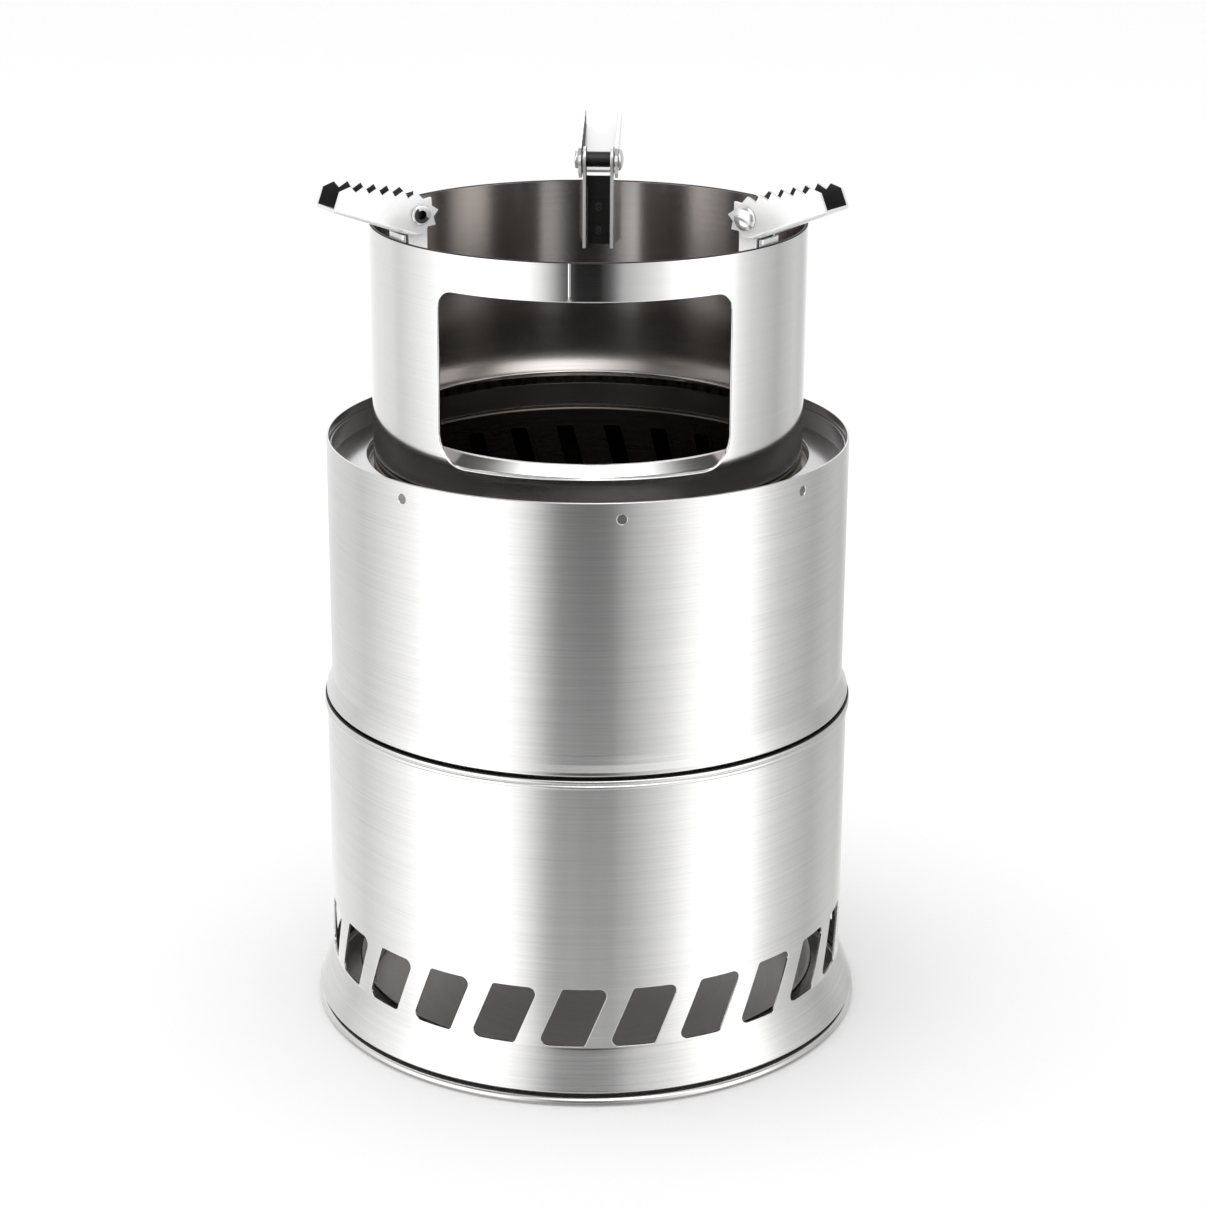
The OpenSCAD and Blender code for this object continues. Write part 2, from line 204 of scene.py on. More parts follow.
def make_world():
    world = bpy.data.worlds.new("studio")
    world.use_nodes = True
    scene.world = world
    tree = world.node_tree
    tree.nodes.clear()
    x, y, z = split(tree, tree.nodes.new("ShaderNodeTexCoord").outputs["Generated"])
    azimuth = maths(tree, "ARCTAN2", x, maths(tree, "MULTIPLY", y, -1))
    turn_part = maths(tree, "MULTIPLY_ADD", azimuth, 0.5 / math.pi, 0.5)    # 0.5 is ahead
    def by_azimuth(stops):
        return ramp(tree, turn_part, [((a + 180) / 360, v) for a, v in stops])
    half = len(MIRRORED) // 2       # a colour ramp holds 32 stops at most
    left = by_azimuth(MIRRORED[:half + 1])
    right = by_azimuth(MIRRORED[half:])
    on_right = maths(tree, "GREATER_THAN", turn_part, (MIRRORED[half][0] + 180) / 360)
    bands = mix(tree, on_right, left, right)
    rise = maths(tree, "MULTIPLY_ADD", z, 0.5, 0.5)
    kept = [ramp(tree, rise, [((s + 1) / 2, v) for s, v in stops]) for stops in (AROUND, AHEAD)]
    ahead = ramp(tree, turn_part, [(.45, 0), (.484, 1), (.516, 1), (.55, 0)])
    mirrored = mix(tree, 1.0, bands, mix(tree, ahead, *kept), "MULTIPLY")
    aside = maths(tree, "MULTIPLY", maths(tree, "ABSOLUTE", azimuth), 1 / math.pi)
    overhead = ramp(tree, aside, [(a / 180, v) for a, v in OVERHEAD])
    high = ramp(tree, z, [(.5, 0), (.58, 1)])
    mirrored = mix(tree, 1.0, mirrored, mix(tree, high, (1, 1, 1), overhead), "MULTIPLY")
    rising = by_azimuth(RISING)
    front = ramp(tree, turn_part, [(.19, 0), (.2, 1), (.8, 1), (.81, 0)])
    risen = maths(tree, "MULTIPLY", front, ramp(tree, z, [(.5, 0), (.6, 1)]))
    mirrored = mix(tree, risen, mirrored, rising)
    glossy = tree.nodes.new("ShaderNodeLightPath").outputs["Is Glossy Ray"]
    background = tree.nodes.new("ShaderNodeBackground")
    tree.links.new(mix(tree, glossy, (1.06, 1.06, 1.06), mirrored), background.inputs["Color"])
    output = tree.nodes.new("ShaderNodeOutputWorld")
    tree.links.new(background.outputs[0], output.inputs["Surface"])


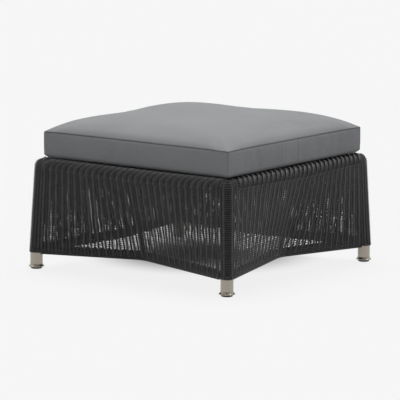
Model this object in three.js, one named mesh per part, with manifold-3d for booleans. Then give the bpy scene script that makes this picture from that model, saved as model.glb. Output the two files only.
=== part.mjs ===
// Outdoor footstool: a metal frame covered with open weave, on four levelling feet, with a loose box cushion.
// Millimetres, +Z up. The origin is on the floor below the middle of the stool, and -Y is its front.

import * as THREE from 'three';
import { mergeVertices } from 'three/addons/utils/BufferGeometryUtils.js';
import Module from 'manifold-3d';

const wasm = await Module();
wasm.setup();

// Frame: the legs lean in from their feet to the top rails
const topHalfSpan = 337; // middle of the stool to a leg's axis, at the top rails
const legSplay = 13; // how much further out it is at the weave's lower edge
const weaveFootHeight = 49; // floor to the weave's lower edge at a leg
const deckHeight = 329; // floor to the top of the woven deck
const frameTubeDiameter = 38;
const frameTubeWall = 2;
const clearance = 0.3; // between pieces that touch
const runningGap = 0.4; // round a thread or a piece that turns
const cutOverrun = 20; // how far a cutting body passes what it cuts

// Low rails: bent in and up at the middle of each side
const lowRailDiameter = 18;
const lowRailWall = 1.5;
const lowRailInset = 76;
const lowRailRise = 9;
const lowRailBendHalf = 26;
const lowRailSetback = 3; // of its outer face behind a leg's

// Struts and braces
const strutDiameter = 15;
const strutWall = 1.5;
const braceDiameter = 19;
const braceWall = 1.5;
const braceSpread = 230; // between the two braces under the deck

// Weave
const weaveThickness = 4.8; // of the sides and the deck, at the stronger stakes
const bindingThickness = 3.2; // round the legs
const ribHeight = 2.3; // of a pair's stronger stake over the valley beside it
const ribsPerSide = 28;
const deckRibHeight = 1;

// Feet
const footTubeStep = 0.5; // of its face behind the frame tube's
const footTubeWall = 2;
const footTubeTop = 58;
const collarDiameter = 46.5;
const collarNeckDiameter = 37.6;
const collarHeight = 8;
const collarLip = 2.2;
const padDiameter = 34;
const padHeight = 6;
const padEdgeRound = 2;
const padFloor = 2.6; // under the pocket for the screw's plate
const studPlateDiameter = 20;
const studDiameter = 8;
const studTop = 42;
const insertHeight = 24;

// Cushion
const cushionInset = 1; // of the cushion's seams from the axes of the top rails
const seamPull = 2; // how far the middle of a side is drawn in between the corners
const boxingBulge = 3;
const lowSeamRise = 14.5; // of the lower seam over the deck
const boxingHeight = 64.5; // from the lower seam to the upper one
const crownHeight = 44;
const crownPower = 5; // how flat the crown is round its middle
const crownEdge = 0.5; // how fast it rises from the seams: less is faster
const coverThickness = 1.6;
const coreGap = 0.5; // between the cover and the foam core
const undersideRound = 26; // how far in from the seam the underside turns flat

// Facets
const wideSides = 20;
const tubeSides = 16;
const rodSides = 10;
const legDomeSteps = 2;
const cornerDomeSteps = 3;
const padEdgeSteps = 2;
const lowRailSteps = 8;

const quarter = Math.PI / 2;
const baseHalfSpan = topHalfSpan + legSplay;
const cushionHalfWidth = topHalfSpan - cushionInset;
const lowSeamHeight = deckHeight + lowSeamRise;
const topSeamHeight = lowSeamHeight + boxingHeight;
const frameRadius = frameTubeDiameter / 2;
const lowRailRadius = lowRailDiameter / 2;
const wrapInner = frameRadius + clearance;
const bindingRadius = wrapInner + bindingThickness;
const railHeight = deckHeight - wrapInner - weaveThickness;
const lowRailHeight = weaveFootHeight + lowRailRadius + clearance + weaveThickness;
const lowRailHalfSpan = baseHalfSpan + frameRadius - lowRailRadius - lowRailSetback;
const footTubeRadius = frameRadius - footTubeStep;
const lowRailStretch = Math.hypot(1, lowRailInset / baseHalfSpan); // of its section, cut square to the side

// Solids and boolean work

function solid(geometry) {
  const bare = geometry.clone();
  bare.deleteAttribute('normal');
  bare.deleteAttribute('uv');
  const merged = mergeVertices(bare);
  return new wasm.Manifold(
    new wasm.Mesh({
      numProp: 3,
      vertProperties: new Float32Array(merged.attributes.position.array),
      triVerts: new Uint32Array(merged.index.array),
    }),
  );
}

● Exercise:
Copy out the whole listing exactly as written.

● Result for this exercise:
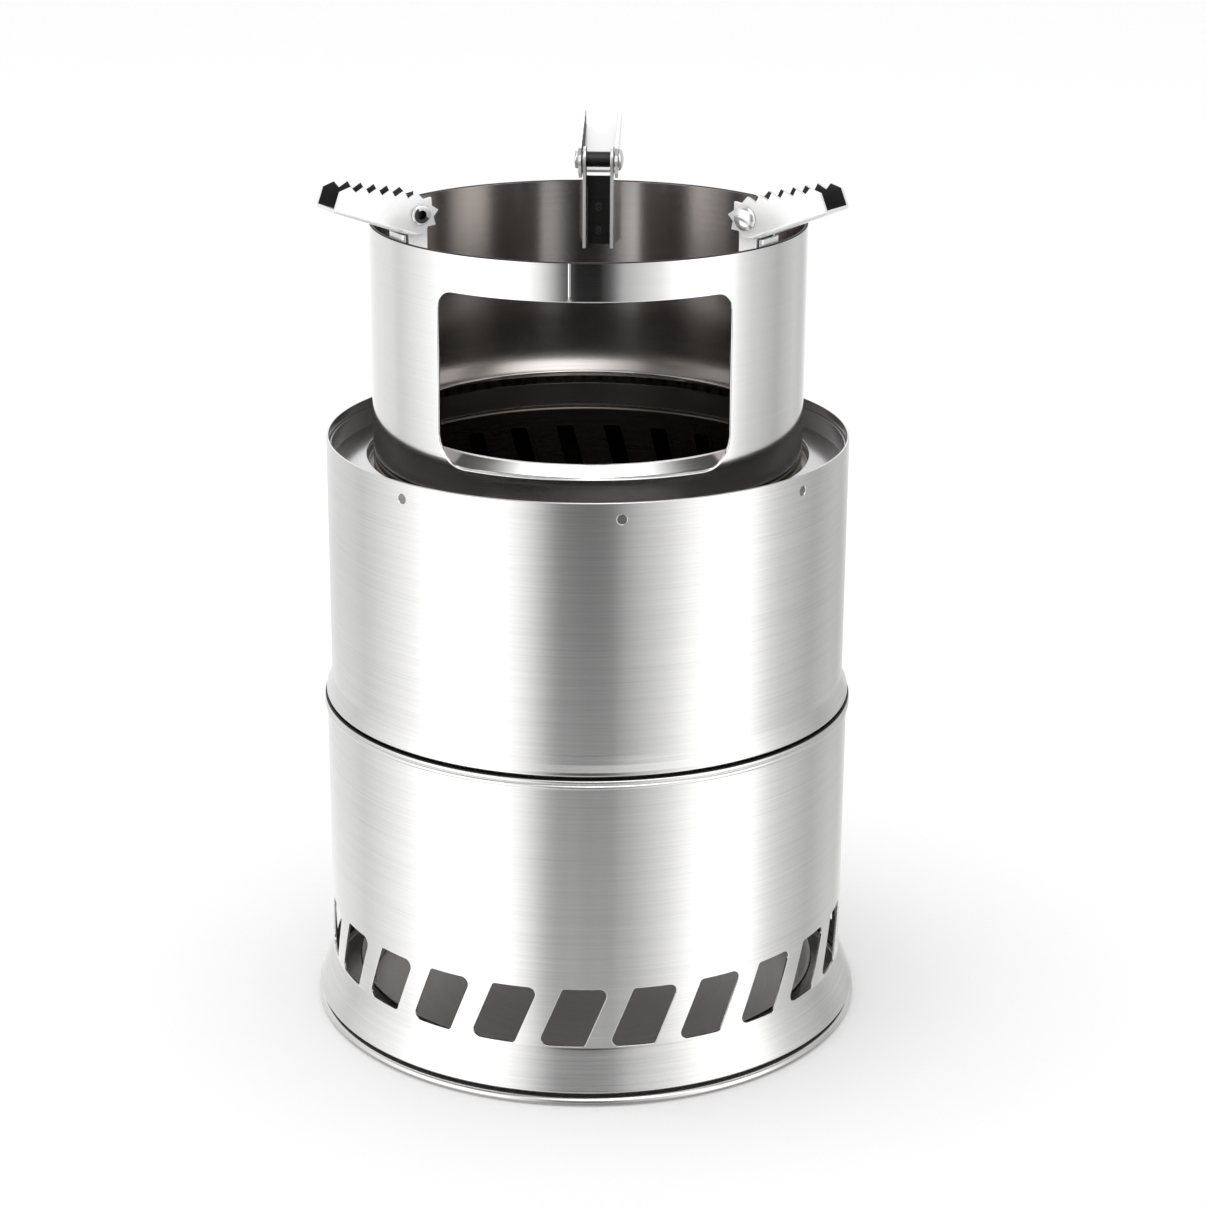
The OpenSCAD and Blender code for this object continues. Write part 2, from line 204 of scene.py on. More parts follow.
def make_world():
    world = bpy.data.worlds.new("studio")
    world.use_nodes = True
    scene.world = world
    tree = world.node_tree
    tree.nodes.clear()
    x, y, z = split(tree, tree.nodes.new("ShaderNodeTexCoord").outputs["Generated"])
    azimuth = maths(tree, "ARCTAN2", x, maths(tree, "MULTIPLY", y, -1))
    turn_part = maths(tree, "MULTIPLY_ADD", azimuth, 0.5 / math.pi, 0.5)    # 0.5 is ahead
    def by_azimuth(stops):
        return ramp(tree, turn_part, [((a + 180) / 360, v) for a, v in stops])
    half = len(MIRRORED) // 2       # a colour ramp holds 32 stops at most
    left = by_azimuth(MIRRORED[:half + 1])
    right = by_azimuth(MIRRORED[half:])
    on_right = maths(tree, "GREATER_THAN", turn_part, (MIRRORED[half][0] + 180) / 360)
    bands = mix(tree, on_right, left, right)
    rise = maths(tree, "MULTIPLY_ADD", z, 0.5, 0.5)
    kept = [ramp(tree, rise, [((s + 1) / 2, v) for s, v in stops]) for stops in (AROUND, AHEAD)]
    ahead = ramp(tree, turn_part, [(.45, 0), (.484, 1), (.516, 1), (.55, 0)])
    mirrored = mix(tree, 1.0, bands, mix(tree, ahead, *kept), "MULTIPLY")
    aside = maths(tree, "MULTIPLY", maths(tree, "ABSOLUTE", azimuth), 1 / math.pi)
    overhead = ramp(tree, aside, [(a / 180, v) for a, v in OVERHEAD])
    high = ramp(tree, z, [(.5, 0), (.58, 1)])
    mirrored = mix(tree, 1.0, mirrored, mix(tree, high, (1, 1, 1), overhead), "MULTIPLY")
    rising = by_azimuth(RISING)
    front = ramp(tree, turn_part, [(.19, 0), (.2, 1), (.8, 1), (.81, 0)])
    risen = maths(tree, "MULTIPLY", front, ramp(tree, z, [(.5, 0), (.6, 1)]))
    mirrored = mix(tree, risen, mirrored, rising)
    glossy = tree.nodes.new("ShaderNodeLightPath").outputs["Is Glossy Ray"]
    background = tree.nodes.new("ShaderNodeBackground")
    tree.links.new(mix(tree, glossy, (1.06, 1.06, 1.06), mirrored), background.inputs["Color"])
    output = tree.nodes.new("ShaderNodeOutputWorld")
    tree.links.new(background.outputs[0], output.inputs["Surface"])


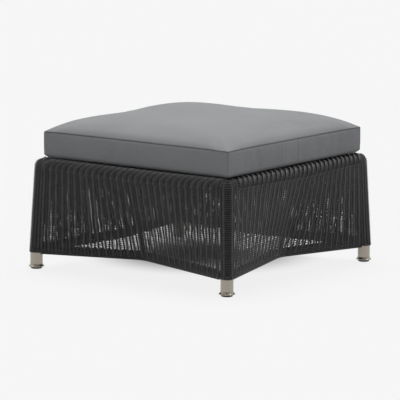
Model this object in three.js, one named mesh per part, with manifold-3d for booleans. Then give the bpy scene script that makes this picture from that model, saved as model.glb. Output the two files only.
=== part.mjs ===
// Outdoor footstool: a metal frame covered with open weave, on four levelling feet, with a loose box cushion.
// Millimetres, +Z up. The origin is on the floor below the middle of the stool, and -Y is its front.

import * as THREE from 'three';
import { mergeVertices } from 'three/addons/utils/BufferGeometryUtils.js';
import Module from 'manifold-3d';

const wasm = await Module();
wasm.setup();

// Frame: the legs lean in from their feet to the top rails
const topHalfSpan = 337; // middle of the stool to a leg's axis, at the top rails
const legSplay = 13; // how much further out it is at the weave's lower edge
const weaveFootHeight = 49; // floor to the weave's lower edge at a leg
const deckHeight = 329; // floor to the top of the woven deck
const frameTubeDiameter = 38;
const frameTubeWall = 2;
const clearance = 0.3; // between pieces that touch
const runningGap = 0.4; // round a thread or a piece that turns
const cutOverrun = 20; // how far a cutting body passes what it cuts

// Low rails: bent in and up at the middle of each side
const lowRailDiameter = 18;
const lowRailWall = 1.5;
const lowRailInset = 76;
const lowRailRise = 9;
const lowRailBendHalf = 26;
const lowRailSetback = 3; // of its outer face behind a leg's

// Struts and braces
const strutDiameter = 15;
const strutWall = 1.5;
const braceDiameter = 19;
const braceWall = 1.5;
const braceSpread = 230; // between the two braces under the deck

// Weave
const weaveThickness = 4.8; // of the sides and the deck, at the stronger stakes
const bindingThickness = 3.2; // round the legs
const ribHeight = 2.3; // of a pair's stronger stake over the valley beside it
const ribsPerSide = 28;
const deckRibHeight = 1;

// Feet
const footTubeStep = 0.5; // of its face behind the frame tube's
const footTubeWall = 2;
const footTubeTop = 58;
const collarDiameter = 46.5;
const collarNeckDiameter = 37.6;
const collarHeight = 8;
const collarLip = 2.2;
const padDiameter = 34;
const padHeight = 6;
const padEdgeRound = 2;
const padFloor = 2.6; // under the pocket for the screw's plate
const studPlateDiameter = 20;
const studDiameter = 8;
const studTop = 42;
const insertHeight = 24;

// Cushion
const cushionInset = 1; // of the cushion's seams from the axes of the top rails
const seamPull = 2; // how far the middle of a side is drawn in between the corners
const boxingBulge = 3;
const lowSeamRise = 14.5; // of the lower seam over the deck
const boxingHeight = 64.5; // from the lower seam to the upper one
const crownHeight = 44;
const crownPower = 5; // how flat the crown is round its middle
const crownEdge = 0.5; // how fast it rises from the seams: less is faster
const coverThickness = 1.6;
const coreGap = 0.5; // between the cover and the foam core
const undersideRound = 26; // how far in from the seam the underside turns flat

// Facets
const wideSides = 20;
const tubeSides = 16;
const rodSides = 10;
const legDomeSteps = 2;
const cornerDomeSteps = 3;
const padEdgeSteps = 2;
const lowRailSteps = 8;

const quarter = Math.PI / 2;
const baseHalfSpan = topHalfSpan + legSplay;
const cushionHalfWidth = topHalfSpan - cushionInset;
const lowSeamHeight = deckHeight + lowSeamRise;
const topSeamHeight = lowSeamHeight + boxingHeight;
const frameRadius = frameTubeDiameter / 2;
const lowRailRadius = lowRailDiameter / 2;
const wrapInner = frameRadius + clearance;
const bindingRadius = wrapInner + bindingThickness;
const railHeight = deckHeight - wrapInner - weaveThickness;
const lowRailHeight = weaveFootHeight + lowRailRadius + clearance + weaveThickness;
const lowRailHalfSpan = baseHalfSpan + frameRadius - lowRailRadius - lowRailSetback;
const footTubeRadius = frameRadius - footTubeStep;
const lowRailStretch = Math.hypot(1, lowRailInset / baseHalfSpan); // of its section, cut square to the side

// Solids and boolean work

function solid(geometry) {
  const bare = geometry.clone();
  bare.deleteAttribute('normal');
  bare.deleteAttribute('uv');
  const merged = mergeVertices(bare);
  return new wasm.Manifold(
    new wasm.Mesh({
      numProp: 3,
      vertProperties: new Float32Array(merged.attributes.position.array),
      triVerts: new Uint32Array(merged.index.array),
    }),
  );
}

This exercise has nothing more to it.